Abstract: Rectilinear locomotion is different from but analagous to caterpillar locomotion. The body undulates vertically to move forward. Curving the body leads to turning.
The easiest gait to analyze, produce, and control is the rectilinear locomotion gait. It is not because the other gaits are necessarily harder to work out, but because rectilinear locomotion is so slow! That permits us the ability to use our overhead tracking system for performing closed-loop control without worrying about the snake going out of bounds. A few gaits of sidewinding and the snake isn't in the field of view anymore.
Rectilinear locomotion is a bit like caterpillar movement, but different in terms of the underlying robot-ground interaction. A travelling wave propogates from the back-end of the snake to the front-end. Doing so creates a rolling-like property that leads to forward motion. You can see an overhead video here. Because our snake is discretized, this forward motion is more of a roll, then slide, then roll, then slide, depending on whether the scales lie flat on the ground (slide) or they have angled contact with the ground.

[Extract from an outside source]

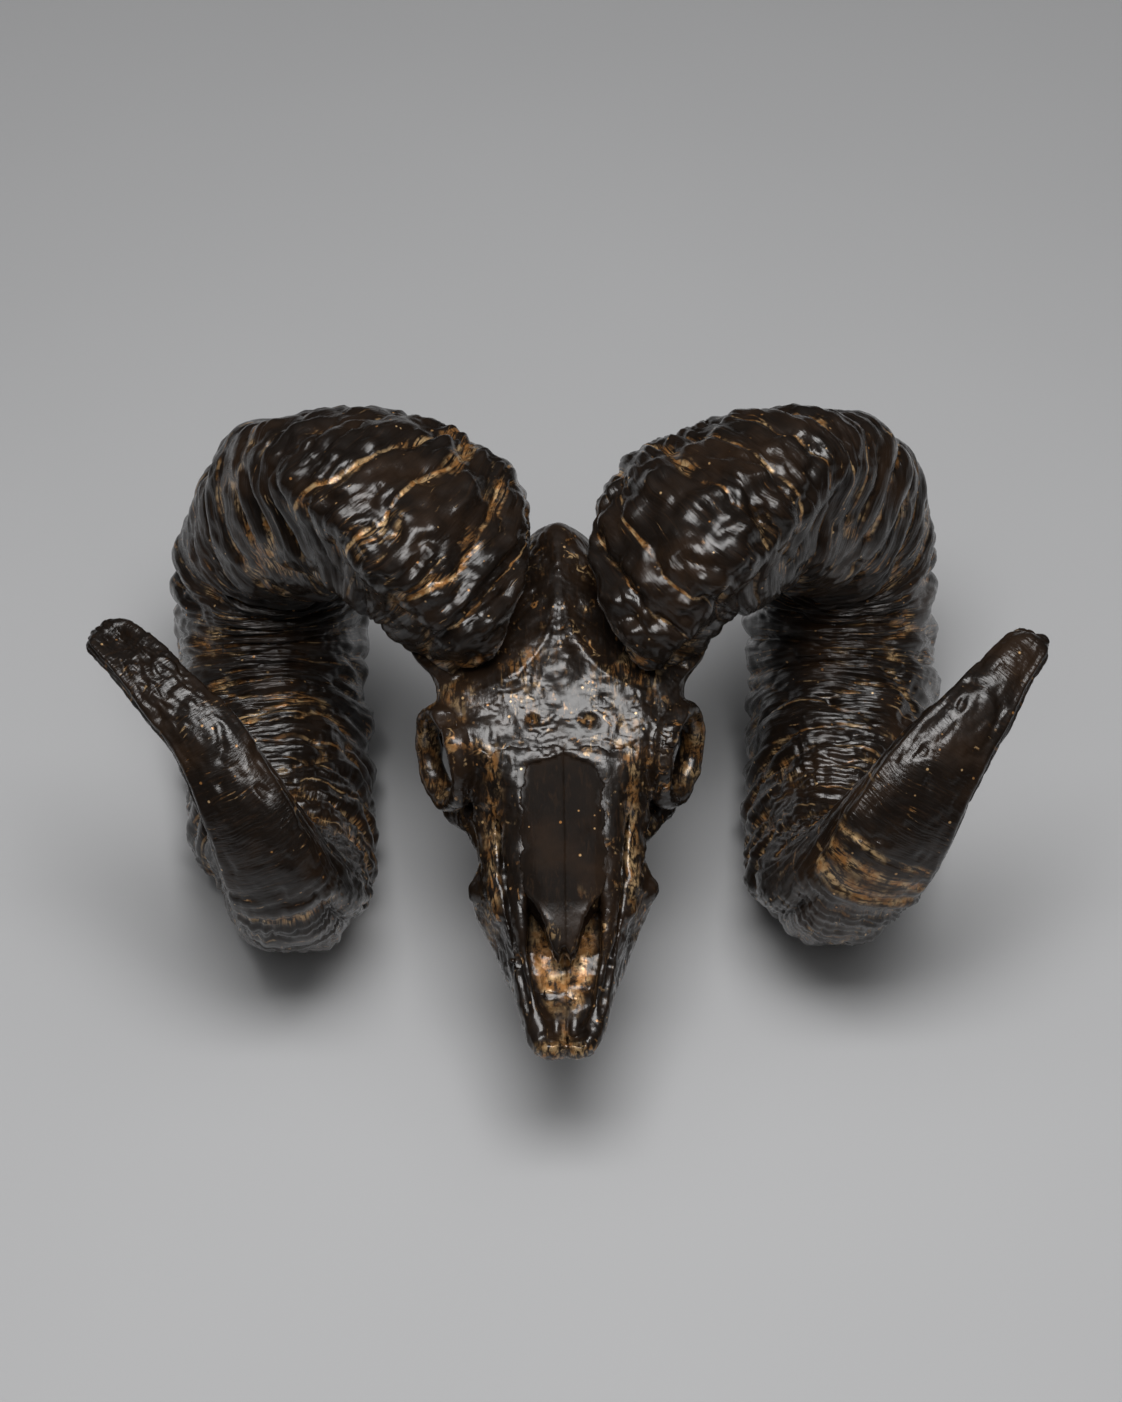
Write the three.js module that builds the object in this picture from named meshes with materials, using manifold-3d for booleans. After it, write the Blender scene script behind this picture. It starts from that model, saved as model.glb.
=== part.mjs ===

Two visualized scenarios of closed-loop tracking of trajectories synthesized using optial control are depicted below. You can see sample videos of the snake in action at this playlist, for the scenarios depicted below. The playlist has different versions of our trajectory planning and tracking algorithms to date. The video are typically sped up 12x or so because rectilinear motion is quite slow. Our snake travels at around 22 mm/s. It really is a function of the discretized snake links, as they are the primary factor in not achieving the theoretically derived top speed (of around 150-200 mm/s).
The method and mathematics was first presented at ICRA in 2017 (abstract). An improved and extended version has been submitted for publication, while a more complete bendable model has also been implemented using the methods from our Bendable Lp paper. Snakey gets modeled as a tube. We are working on this publication.
How to successfully plan and execute trajectories for snake robots still requires investigation. Besides working out the dynamics, it is important to also work out the body - environment interactions. For example, if the robotic snake should not touch or hit any obstacles, then incorporating that into the planning is interesting because Snakey is an articulated robot. Its shape can change based on the motor commands. First we modeled snakey as points, then as a set of three smaller boxes, and finally as a bending tube (in 2D and 3D). This progression got tougher and tougher to model and incorporate mathematically, which meant that we had to create new approaches to synthesize the trajectories. Our latest version of cotnrolling Snakey during rectilinear locomotion using the tube model is below.
You can see the tube overlay in yellow. Sometimes the tube doesn't exactly fit. This is because it takes time for Snakey to change from one shape to the next. Within a second or so, it should match the overlay. The obstacle boundaries and their inflated versions, for safety, are also depicted around the obstacle regions. The overlays basically show you what the trajectory planner knows or has computed. Stability of Snakey limits how much Snakey can curve before tipping to the side, which also limits how quickly Snakey can turn. That means this gait is not good for scenarios requiring tight turns. For that Snakey will have to learn a new gait for moving forward, or will have to learn how to turn-in-place. right now we are focused on having Snakey turn in place. After that, we will look into other more manueverable gaits.